What will you design?

Geometries & structure — two dodecahedrons built from resin-printed joints fitted to 5mm wooden rods, forming two nested skeletal shells. The axial system — three concentric tubes:

Inner shaft drives the inner geometry via stepper 1 and a clamped gear system Middle shaft is fixed, acting as a structural spine Outer shaft drives the outer geometry via a second stepper and equivalent gear system Bevel gears on both systems are designed at the rotational angles derived from the dodecahedron’s own geometry

Electronics — two custom PCBs:

Motherboard — pentagon-shaped ESP32 board, capable of driving up to three stepper motors Touch board — wireless board connected to the rotary capacitive pads, communicating with the motherboard

Materials, components, and where they’ll come from

Almost everything is designed and produced in-house; only metal tubing and axial components are bought pre-made and cut to size.

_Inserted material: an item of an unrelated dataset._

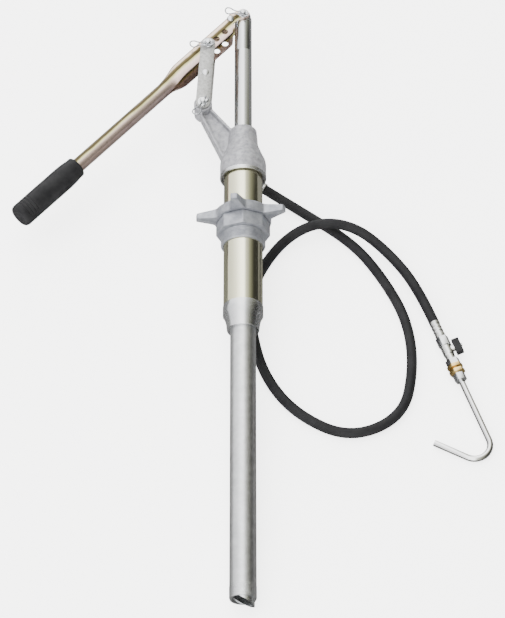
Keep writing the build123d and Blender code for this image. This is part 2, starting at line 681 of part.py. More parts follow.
with BuildPart() as valve_knob:
    with BuildSketch(stem_base.offset(10.2)):
        RectangleRounded(22.0, 9.0, 1.5)
    extrude(amount=9.6)
    fillet(faces().sort_by(Axis(valve, stem_dir))[-1].edges(), radius=1.2)
    with BuildSketch(stem_base.offset(9.0)):
        Circle(2.05)
    extrude(amount=4.2, mode=Mode.SUBTRACT)
write(valve_knob, "valve_knob")

with BuildPart() as knob_screw:
    revolve(profile([(0, 19.8), (2.4, 19.8), (2.4, 20.6), (1.8, 21.2), (0, 21.2)], stem_base),
            axis=Axis(stem_base.origin, stem_dir))
write(knob_screw, "knob_screw")

with BuildPart() as brass_adapter:
    with BuildSketch(valve_base.offset(70.5)):
        RegularPolygon(9.5, 6, major_radius=False)
    extrude(amount=5.5)
    with BuildSketch(valve_base.offset(76.0)):
        Circle(6.5)
    extrude(amount=11.5)
    with BuildSketch(valve_base.offset(70.0)):
        Circle(3.2)
    extrude(amount=20.0, mode=Mode.SUBTRACT)
write(brass_adapter, "brass_adapter")

with BuildPart() as brass_locknut:
    with BuildSketch(valve_base.offset(78.5)):
        RegularPolygon(9.5, 6, major_radius=False)
        Circle(6.55, mode=Mode.SUBTRACT)
    extrude(amount=5.5)
write(brass_locknut, "brass_locknut")

with BuildPart() as nozzle_nut:
    with BuildSketch(valve_base.offset(84.0)):
        RegularPolygon(7.4, 6, major_radius=False)
    extrude(amount=11.5)
    revolve(profile([
        (0, 83.0), (6.55, 83.0), (6.55, 87.6), (nozzle_r + 0.05, 87.6), (nozzle_r + 0.05, 96.0),
        (0, 96.0)], valve_base), axis=valve_axis, mode=Mode.SUBTRACT)
write(nozzle_nut, "nozzle_nut")

nozzle_side = Plane(origin=valve, x_dir=level, z_dir=level.cross(flow))
with BuildPart() as nozzle_tube:
    with BuildLine(nozzle_side) as nozzle_line:
        FilletPolyline((0, 87.6), (0, nozzle_corner), (nozzle_tip_side, nozzle_tip_at),
                       radius=nozzle_bend_r)
    with BuildSketch(valve_base.offset(87.6)):
        Circle(nozzle_r)
        Circle(nozzle_bore_r, mode=Mode.SUBTRACT)
    sweep(path=nozzle_line.wires()[0])
write(nozzle_tube, "nozzle_tube")
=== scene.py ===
import logging
import math
from collections.abc import Callable, Sequence
from dataclasses import dataclass
from enum import Enum

import bmesh
import bpy
from mathutils import Matrix, Vector


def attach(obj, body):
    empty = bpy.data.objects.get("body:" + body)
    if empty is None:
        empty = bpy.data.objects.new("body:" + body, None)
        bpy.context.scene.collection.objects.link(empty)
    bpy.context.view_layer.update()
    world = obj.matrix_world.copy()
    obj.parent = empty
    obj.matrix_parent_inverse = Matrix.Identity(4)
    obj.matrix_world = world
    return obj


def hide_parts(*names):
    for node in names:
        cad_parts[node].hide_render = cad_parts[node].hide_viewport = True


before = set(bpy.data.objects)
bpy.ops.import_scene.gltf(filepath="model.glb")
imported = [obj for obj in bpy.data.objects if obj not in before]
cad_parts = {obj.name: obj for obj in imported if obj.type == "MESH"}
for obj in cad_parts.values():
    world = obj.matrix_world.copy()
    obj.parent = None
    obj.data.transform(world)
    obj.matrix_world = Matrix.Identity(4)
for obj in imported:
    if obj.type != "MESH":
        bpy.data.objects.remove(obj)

log = logging.getLogger("gear_oil_pump")
MM = 0.001
Point2 = tuple[float, float]
Colour = tuple[float, float, float]


# ------------------------------------------------------------------ places
def rig(origin: Vector, x: Vector, z: Vector) -> Matrix:
    """Give the matrix that takes millimetres in a local frame to metres in the row frame.

    Args:
        origin: Where the local origin is, in metres.
        x: Unit vector of the local x axis.
        z: Unit vector of the local z axis.

    Returns:
        A four by four matrix that scales, turns and moves.
    """
    y = z.cross(x)
    turn = Matrix((x, y, z)).transposed().to_4x4()
    return Matrix.Translation(origin) @ turn @ Matrix.Scale(MM, 4)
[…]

Material/Component Source Notes Estimated Cost
Resin In-house (SLA printer) Joints, gear components €25
Wood rods Purchased, cut to size 5mm standard dowels €10
Metal tubing Purchased, cut to size Three-shaft axial system €30
Stepper motors Purchased Bipolar, paired with Pololu A4988 drivers €40
ESP32-S3-WROOM-1 Purchased Main microcontroller €15
Custom PCBs In-house Designed in KiCad, produced in-house €20
Wireless link ESP-NOW protocol, board to board
Touch pad In-house Resin/sand cast, copper cathodes €10
Silicone Purchased Molding for touch pad €15

Total estimated cost: ~€165

Cost Summary

Item Cost
Metal tubing €30
ESP32 modules, steppers, PCB materials, resin, axial hardware Available through the lab shop
Estimated total ~€165

Keeping the majority of fabrication in-house keeps overall cost low; the main expenses are components and materials rather than labor or outsourced production.

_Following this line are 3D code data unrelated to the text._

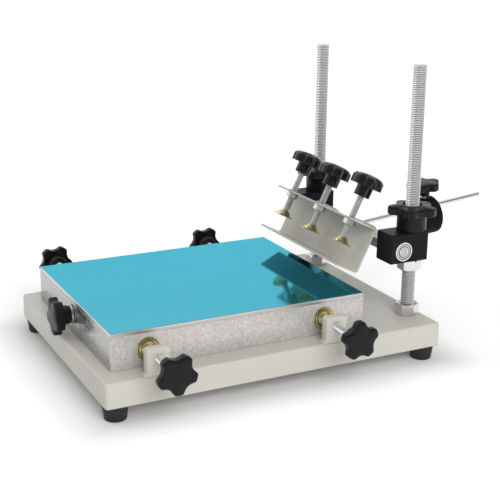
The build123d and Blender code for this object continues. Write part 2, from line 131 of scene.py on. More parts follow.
# ------------------------ nodes
class Graph:
    """Adds nodes to a tree. An input is a value, or a socket to link from."""

    def __init__(self, tree):
        self.tree = tree

    def add(self, kind, *inputs, out=0, named=None, **settings):
        node = self.tree.nodes.new(kind)
        for key, value in settings.items():
            setattr(node, key, value)
        for where, value in [*enumerate(inputs), *(named or {}).items()]:
            self.put(node.inputs[where], value)
        return node.outputs[out] if out is not None else node

    def put(self, socket, value):
        if isinstance(value, bpy.types.NodeSocket):
            self.tree.links.new(value, socket)
        elif value is not None:
            socket.default_value = value

    def math(self, operation, *inputs, clamp=False):
        return self.add("ShaderNodeMath", *inputs, operation=operation, use_clamp=clamp)

    def plus(self, first, second):
        return self.math("ADD", first, second)

    def minus(self, first, second):
        return self.math("SUBTRACT", first, second)

    def times(self, first, second, clamp=False):
        return self.math("MULTIPLY", first, second, clamp=clamp)

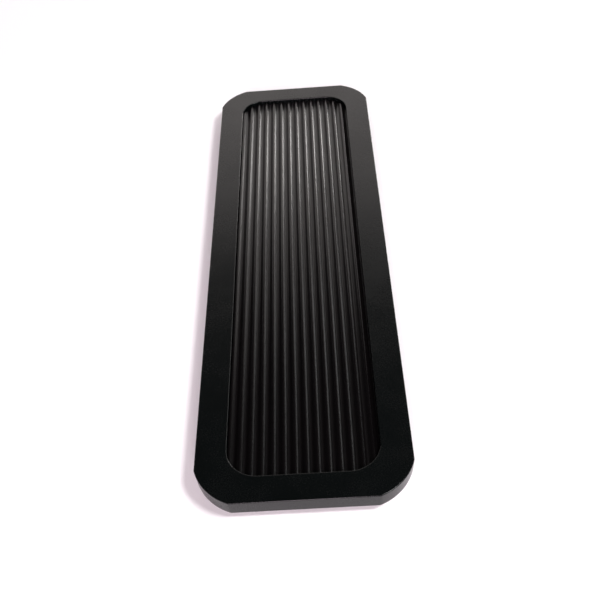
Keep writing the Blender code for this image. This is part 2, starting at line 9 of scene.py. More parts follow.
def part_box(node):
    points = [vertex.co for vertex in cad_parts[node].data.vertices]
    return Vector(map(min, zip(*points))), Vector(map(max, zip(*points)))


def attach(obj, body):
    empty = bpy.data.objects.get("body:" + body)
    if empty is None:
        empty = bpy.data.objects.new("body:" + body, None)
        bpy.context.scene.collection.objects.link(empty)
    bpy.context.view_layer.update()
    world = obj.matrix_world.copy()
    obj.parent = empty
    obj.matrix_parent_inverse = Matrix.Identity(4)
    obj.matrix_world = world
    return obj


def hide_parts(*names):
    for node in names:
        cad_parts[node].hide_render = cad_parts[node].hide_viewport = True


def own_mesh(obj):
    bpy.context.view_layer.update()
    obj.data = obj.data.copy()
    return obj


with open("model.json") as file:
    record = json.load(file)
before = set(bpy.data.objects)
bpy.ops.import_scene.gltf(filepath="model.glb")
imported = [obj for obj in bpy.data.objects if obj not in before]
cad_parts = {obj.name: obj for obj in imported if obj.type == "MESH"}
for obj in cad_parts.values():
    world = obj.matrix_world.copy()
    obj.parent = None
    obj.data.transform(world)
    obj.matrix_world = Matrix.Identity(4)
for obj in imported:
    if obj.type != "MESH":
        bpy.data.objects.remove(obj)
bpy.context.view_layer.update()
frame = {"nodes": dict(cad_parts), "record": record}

What questions need to be answered?

  • Can two independently rotating geometries, on non-parallel axes, share a structure without colliding with each other or their own drive system?
  • Can bevel gears be designed and meshed correctly at the dodecahedron’s native angle (109.471°), beyond standard 90° tooling?
  • Can a rotary capacitive interface reliably translate touch position into precise angular control?
  • Does the finished piece communicate its themes — time, distance, longing — without requiring explanation?

How will it be evaluated?

  • Does the piece actually move — fluidly, continuously, and with intention?
  • Does the interplay between the two rotating shells generate a felt tension or rhythm — a conversation between planes?
  • Does the light at the center feel alive moving through the geometry, rather than mechanical?
  • Does the interactive element genuinely open the piece to others — two people in dialogue through it, or one person absorbed in it alone?
  • Does the piece hold together as a whole, carrying its references (wave, geometry, time, longing) lightly enough to be felt without being explained?

Project Timeline

The project is scoped for roughly two months of development and implementation:

Week Phase Focus
Week 1–2 Geometry & simulation Dodecahedron study, Grasshopper rotation simulation
Week 3–4 Mechanism design Shaft system, bevel gear design and fabrication
Week 5 Structure Resin joints, wood rod assembly
Week 6 Electronics Motherboard and touch board design, PCB production
Week 7 Touch interface Rotary pad casting, capacitive calibration
Week 8 Assembly & programming Spiral development — single shaft, two-axis, full system, touch integration
Week 9 Final integration Light source, full automatic and interactive mode testing

This pacing leaves the later weeks for refinement and troubleshooting rather than treating the final week as a hard deadline for first contact between subsystems.